• _What you are asked to do_
In the listing below, locate the lines that hold the string "FreeCAD". Copy those lines.
____ Information supplied
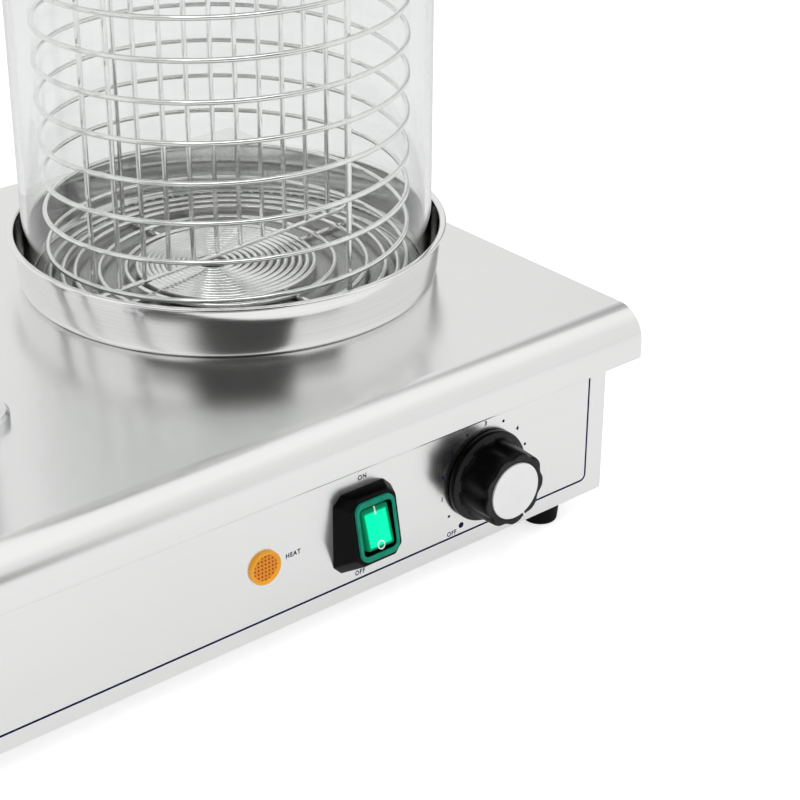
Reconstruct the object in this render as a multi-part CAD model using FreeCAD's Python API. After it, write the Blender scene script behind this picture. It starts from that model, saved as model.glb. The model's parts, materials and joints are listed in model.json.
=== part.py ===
import FreeCAD, Part
import math
import os

V = FreeCAD.Vector
UP = V(0, 0, 1)
RIGHT = V(1, 0, 0)
BACK = V(0, 1, 0)
ORIGIN = V(0, 0, 0)

# Driving sizes, in millimetres and degrees.
# The origin is on the floor under the middle of the whole machine: +X right, +Y back, +Z up.

# Cabinet and feet
cabinet_width = 472.0
cabinet_depth = 320.0
panel_height = 69.0
sheet = 1.0
foot_height = 15.0
foot_side_inset = 26.0
foot_front_inset = 16.0
foot_top_radius = 10.0
foot_bottom_radius = 8.5
foot_screw_radius = 2.0
foot_screw_reach = 8.0
flange_width = 14.0
bottom_flange_width = 28.0
floor_rim_height = 8.0
fold_radius = 1.6

# Cover with a rolled front edge
lip_height = 25.0
front_overhang = 8.2
side_overhang = 14.0
rear_overhang = 6.0
bullnose_radius = 15.5
lip_corner_radius = 1.5
nose_clearance = 0.8

# Water pan
pan_right_inset = 107.5
pan_setback = 159.4
pan_wall_bottom_radius = 101.8
pan_wall_top_radius = 103.8
pan_rim_radius = 107.5
pan_height = 26.5
pan_sheet = 0.8
rim_fold_height = 1.6
well_radius = 92.0
well_depth = 1.6
pan_base_round = 2.0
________
• _Full answer_
Reconstruct the object in this render as a multi-part CAD model using FreeCAD's Python API. After it, write the Blender scene script behind this picture. It starts from that model, saved as model.glb. The model's parts, materials and joints are listed in model.json.
import FreeCAD, Part
V = FreeCAD.Vector